▶ _Your task_: Copy each line of the listing below exactly.

::::::::::

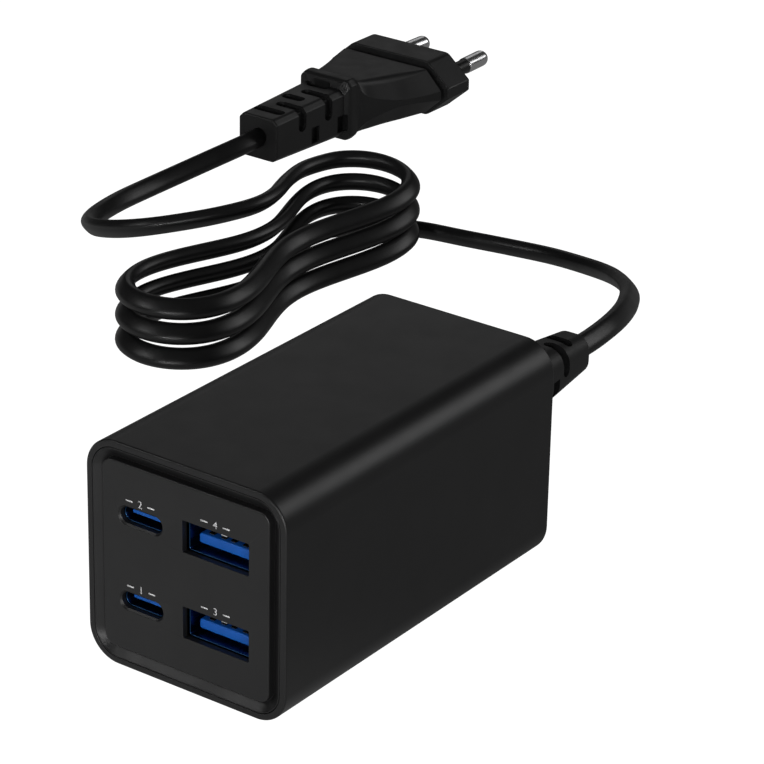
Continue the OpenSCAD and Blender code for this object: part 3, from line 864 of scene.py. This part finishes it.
SLOT_DEPTH = 1.7 * MM
SLOT_OUT = 1 * MM
SLOT_STEPS = 44
ENTRY_DEPTH = 3 * MM
ENTRY_HALF = (2.7 * MM, 2 * MM)
# Where slots start and stop, as parts of the half-width or, down the sides, of the half-height
OVAL_REACH = (-0.62, 0.4)
SIDE_REACH = (0.02, 0.72)
SIDE_WIDER = 1.05


def outline_walk(half_w, half_h, corner, start, stop):
    """Points and outward ways along a rounded rectangle; start and stop count round it in metres
    from the middle of the top, clockwise seen from the end that the cord enters."""
    flat_w, flat_h, bend = half_w - corner, half_h - corner, math.pi / 2 * corner
    found = []
    for k in range(SLOT_STEPS + 1):
        s = start + (stop - start) * k / SLOT_STEPS
        if s <= flat_w:
            found.append(((s, half_h), (0, 1)))
        elif s <= flat_w + bend:
            a = math.pi / 2 - (s - flat_w) / corner
            way = (math.cos(a), math.sin(a))
            found.append(((flat_w + corner * way[0], flat_h + corner * way[1]), way))
        else:
            found.append(((half_w, flat_h - (s - flat_w - bend)), (1, 0)))
    return found


def slot_cutter(section, y, centre, start, stop, half_slot, flip=1, round_ends=1):
    """A cutter for a slot that follows a strain relief's section; flip -1 turns it half way round
    the relief's own axis, and round_ends 0 leaves its ends square."""
    depth = min(SLOT_DEPTH, 0.9 * section[2])
    rings = []
    for k, ((u, w), (du, dw)) in enumerate(outline_walk(*section, start, stop)):
        from_end = min(k, SLOT_STEPS - k) / SLOT_STEPS * (stop - start)
        miss = max(0.0, half_slot - from_end) * round_ends
        half = max(math.sqrt(max(half_slot ** 2 - miss ** 2, 0)), 0.02 * MM)
        ring = []
        for out, side in ((-depth, -1), (SLOT_OUT, -1), (SLOT_OUT, 1), (-depth, 1)):
            x, z = centre[0] + flip * (u + du * out), centre[1] + flip * (w + dw * out)
            ring.append(Vector((x, y + side * half, z)))
        rings.append(ring)
    shape = Shape()
    shape.solid(rings)
    return shape.object("cutter")


def relief_cutters(section, y, centre, half_slot, k, first, over):
    """The slots round one place of a relief, counted by k from the end that the cord enters: by
    turns an oval above and below with a short slot in each side, and a slot over one corner. The
    reach of the first ovals and of the slots over a corner is the relief's own."""
    half_w, half_h, corner = section
    side = half_w - corner + math.pi / 2 * corner + half_h - corner
    found = []
    for flip in (1, -1):
        if k % 2:
            start, stop = half_w * over[0], side + half_h * over[1]
            found.append(slot_cutter(section, y, centre, start, stop, half_slot, flip))
            continue
        start, stop = (half_w * part for part in (OVAL_REACH if k else first))
        found.append(slot_cutter(section, y, centre, start, stop, half_slot, flip))
        if k:
            start, stop = (side + half_h * part for part in SIDE_REACH)
            found.append(slot_cutter(section, y, centre, start, stop, half_slot * SIDE_WIDER, flip, 0))
    return found


def recess_cutter(outline, y_low, y_high, centre):
    shape = Shape()
    shape.solid([upright(outline, y, centre) for y in (y_low, y_high)])
    return shape.object("cutter")


def entry_cutter(y_low, y_high, centre):
    """The hollow that the cord goes in by, which leans as the cord does."""
    c, s = math.sin(CORD_LEAN), math.cos(CORD_LEAN)
    outline = [(u * c - w * s, u * s + w * c) for u, w in stadium(*ENTRY_HALF)]
    return recess_cutter(outline, y_low, y_high, centre)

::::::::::

▶ _Result of this exercise_:
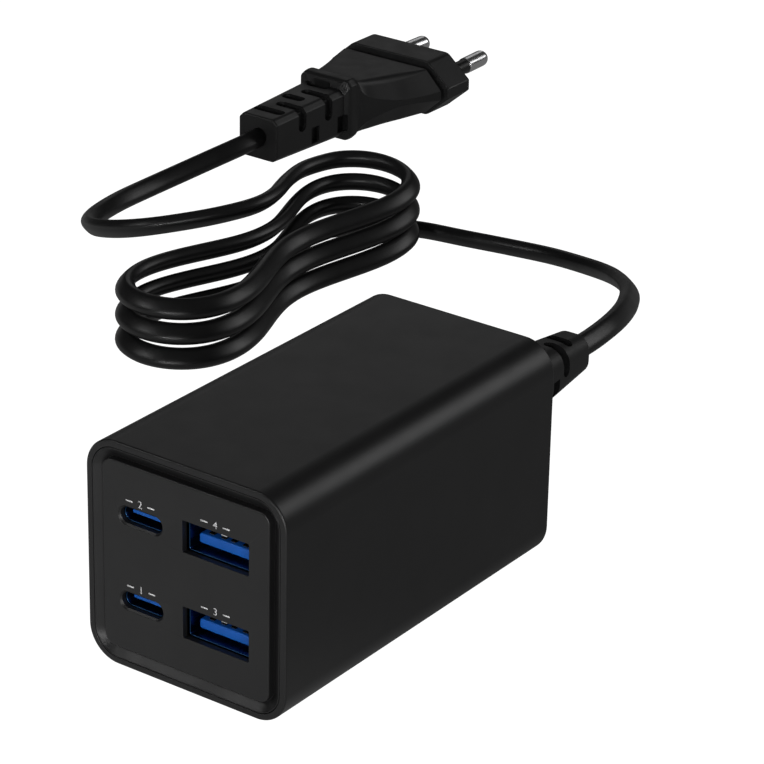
Continue the OpenSCAD and Blender code for this object: part 3, from line 864 of scene.py. This part finishes it.
SLOT_DEPTH = 1.7 * MM
SLOT_OUT = 1 * MM
SLOT_STEPS = 44
ENTRY_DEPTH = 3 * MM
ENTRY_HALF = (2.7 * MM, 2 * MM)
# Where slots start and stop, as parts of the half-width or, down the sides, of the half-height
OVAL_REACH = (-0.62, 0.4)
SIDE_REACH = (0.02, 0.72)
SIDE_WIDER = 1.05


def outline_walk(half_w, half_h, corner, start, stop):
    """Points and outward ways along a rounded rectangle; start and stop count round it in metres
    from the middle of the top, clockwise seen from the end that the cord enters."""
    flat_w, flat_h, bend = half_w - corner, half_h - corner, math.pi / 2 * corner
    found = []
    for k in range(SLOT_STEPS + 1):
        s = start + (stop - start) * k / SLOT_STEPS
        if s <= flat_w:
            found.append(((s, half_h), (0, 1)))
        elif s <= flat_w + bend:
            a = math.pi / 2 - (s - flat_w) / corner
            way = (math.cos(a), math.sin(a))
            found.append(((flat_w + corner * way[0], flat_h + corner * way[1]), way))
        else:
            found.append(((half_w, flat_h - (s - flat_w - bend)), (1, 0)))
    return found


def slot_cutter(section, y, centre, start, stop, half_slot, flip=1, round_ends=1):
    """A cutter for a slot that follows a strain relief's section; flip -1 turns it half way round
    the relief's own axis, and round_ends 0 leaves its ends square."""
    depth = min(SLOT_DEPTH, 0.9 * section[2])
    rings = []
    for k, ((u, w), (du, dw)) in enumerate(outline_walk(*section, start, stop)):
        from_end = min(k, SLOT_STEPS - k) / SLOT_STEPS * (stop - start)
        miss = max(0.0, half_slot - from_end) * round_ends
        half = max(math.sqrt(max(half_slot ** 2 - miss ** 2, 0)), 0.02 * MM)
        ring = []
        for out, side in ((-depth, -1), (SLOT_OUT, -1), (SLOT_OUT, 1), (-depth, 1)):
            x, z = centre[0] + flip * (u + du * out), centre[1] + flip * (w + dw * out)
            ring.append(Vector((x, y + side * half, z)))
        rings.append(ring)
    shape = Shape()
    shape.solid(rings)
    return shape.object("cutter")


def relief_cutters(section, y, centre, half_slot, k, first, over):
    """The slots round one place of a relief, counted by k from the end that the cord enters: by
    turns an oval above and below with a short slot in each side, and a slot over one corner. The
    reach of the first ovals and of the slots over a corner is the relief's own."""
    half_w, half_h, corner = section
    side = half_w - corner + math.pi / 2 * corner + half_h - corner
    found = []
    for flip in (1, -1):
        if k % 2:
            start, stop = half_w * over[0], side + half_h * over[1]
            found.append(slot_cutter(section, y, centre, start, stop, half_slot, flip))
            continue
        start, stop = (half_w * part for part in (OVAL_REACH if k else first))
        found.append(slot_cutter(section, y, centre, start, stop, half_slot, flip))
        if k:
            start, stop = (side + half_h * part for part in SIDE_REACH)
            found.append(slot_cutter(section, y, centre, start, stop, half_slot * SIDE_WIDER, flip, 0))
    return found


def recess_cutter(outline, y_low, y_high, centre):
    shape = Shape()
    shape.solid([upright(outline, y, centre) for y in (y_low, y_high)])
    return shape.object("cutter")


def entry_cutter(y_low, y_high, centre):
    """The hollow that the cord goes in by, which leans as the cord does."""
    c, s = math.sin(CORD_LEAN), math.cos(CORD_LEAN)
    outline = [(u * c - w * s, u * s + w * c) for u, w in stadium(*ENTRY_HALF)]
    return recess_cutter(outline, y_low, y_high, centre)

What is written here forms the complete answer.